→ **Data extract**
..........

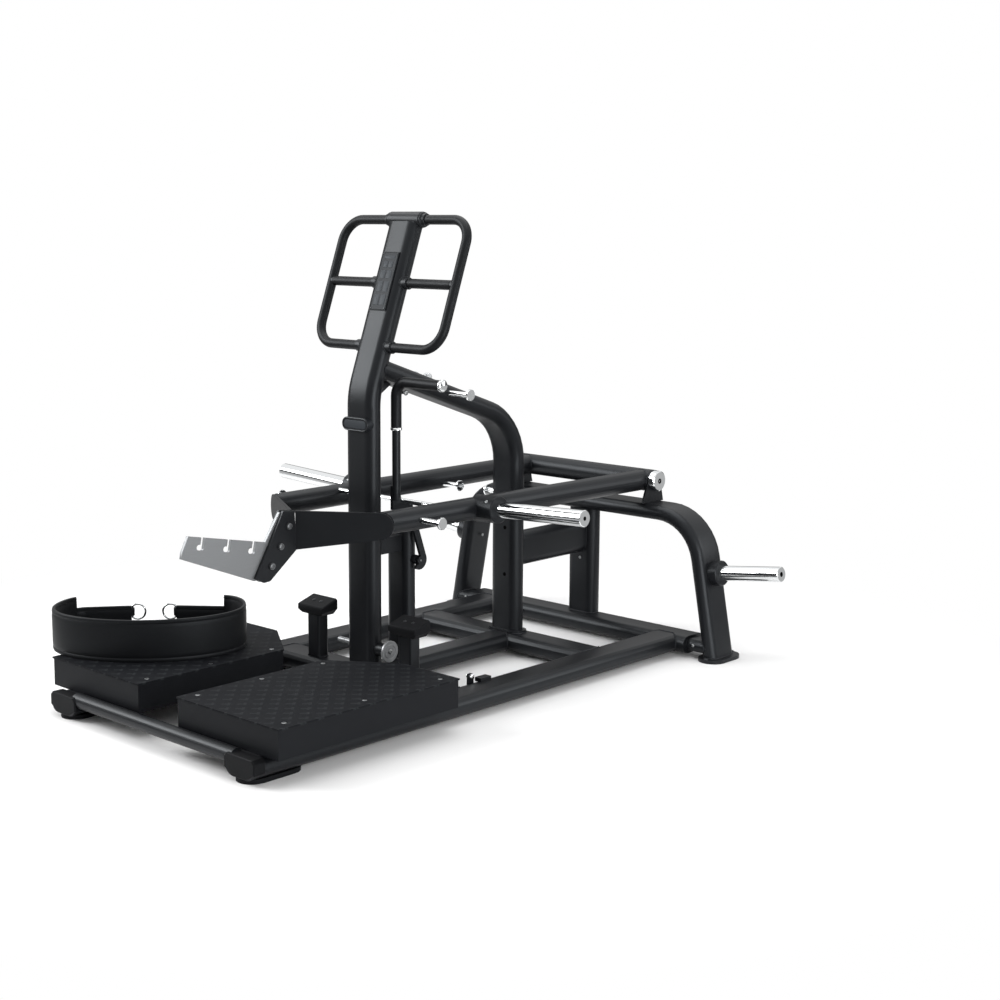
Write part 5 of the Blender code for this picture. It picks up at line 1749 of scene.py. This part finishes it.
def cad_finishes() -> dict[str, Finish]:
    """The finish of each CAD node that isn't in the frame's own coat.

    Returns:
        Node name to finish.
    """
    kinds = {
        "storage_sleeve": CHROME,
        "weight_sleeve": CHROME,
        "outer_peg": CHROME,
        "inner_peg": CHROME,
        "deck_plate": DECK_COAT,
        "front_pad": RUBBER,
        "bumper": RUBBER,
        "platform_tray": TRAY_COAT,
    }
    finishes = {f"{kind}_{side.label}": finish for kind, finish in kinds.items() for side in Side}
    finishes |= {name: CHROME for name in ("pivot_shaft", "cross_rod", "spine_peg", "upright_peg")}
    finishes |= {f"tongue_bolt_{place}": BLACKENED for place in (1, 2, 3)}
    finishes |= {"catch_grip": GRIP_RUBBER, "badge_plate": BARE_PLATE, "placard": BARE_PLATE}
    return finishes | {"tongue": STAINLESS, "low_peg": SATIN_PLATE}


def weld_pairs() -> dict[str, list[tuple[str, str]]]:
    """The nodes that each piece of weld beads joins.

    Returns:
        Piece name to pairs of the coped node and the node that carries it.
    """
    sides = [side.label for side in Side]
    lever = [(f"arm_{side}", "pivot_tube") for side in sides]
    lever += [(f"arm_{side}", f"yoke_{side}") for side in sides]
    cross = ("front_cross_tube", "mast_cross_tube", "mid_cross_tube")
    base = [(tube, f"rail_{side}") for tube in cross for side in sides]
    base += [(f"rail_{side}", "rear_cross_tube") for side in sides]
    base += [("centre_tube", "mast_cross_tube"), ("centre_tube", "mid_cross_tube")]
    base += [("mast", "mast_cross_tube")]
    base += [("spine", "mid_cross_tube"), ("catch_post", "centre_tube"), ("rear_post", "rear_cross_tube")]
    base += [(f"bumper_post_{side}", "mast_cross_tube") for side in sides]
    upper = [("spine", "mast"), ("catch_post", "mast"), ("link_tube", "spine"), ("link_tube", "rear_post")]
    upper += [("rear_cross_tube", "rear_arch"), ("rear_post", "rear_arch"), ("mast", "top_collar")]
    upper += [("rear_arch", f"foot_plate_{side}") for side in sides]
    upper += [(f"pivot_bracket_{side}", "rear_arch") for side in sides]
    upper += [(f"handle_{side}", "mast") for side in sides]
    return {"lever_welds": lever, "base_welds": base, "upper_welds": upper}


def main() -> None:
    for old in list(bpy.data.objects):
        bpy.data.objects.remove(old)
    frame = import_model()
    shop = Shop(frame)
    Studio().build()
    for assembly in (BaseFrame, Platforms, Mast, HandleFrame, LeverFrame, CatchLever, Bumpers, HipBelt):
        assembly(shop).build()
    for name, pairs in weld_pairs().items():
        Welder(shop).build(name, pairs, Body.LEVER if name == "lever_welds" else Body.FRAME)
    CadDresser(shop, cad_finishes()).build({"belt", "d_ring_right", "d_ring_left"})


if __name__ == "__main__":
    main()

..........

→ **What you will do**
Quote exactly the stretch of lines above that starts at the first one and ends at the line with "frame's own coat.", and nothing beyond it.

→ **Complete output**
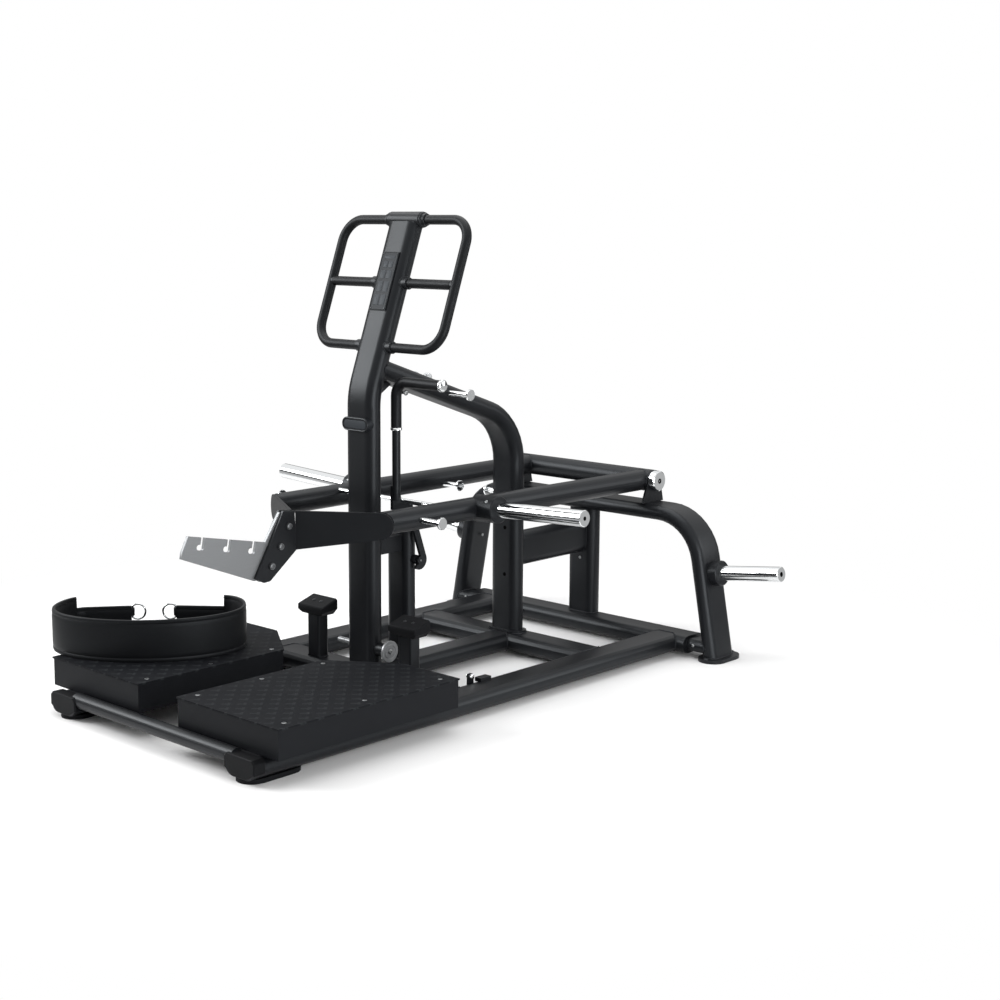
Write part 5 of the Blender code for this picture. It picks up at line 1749 of scene.py. This part finishes it.
def cad_finishes() -> dict[str, Finish]:
    """The finish of each CAD node that isn't in the frame's own coat.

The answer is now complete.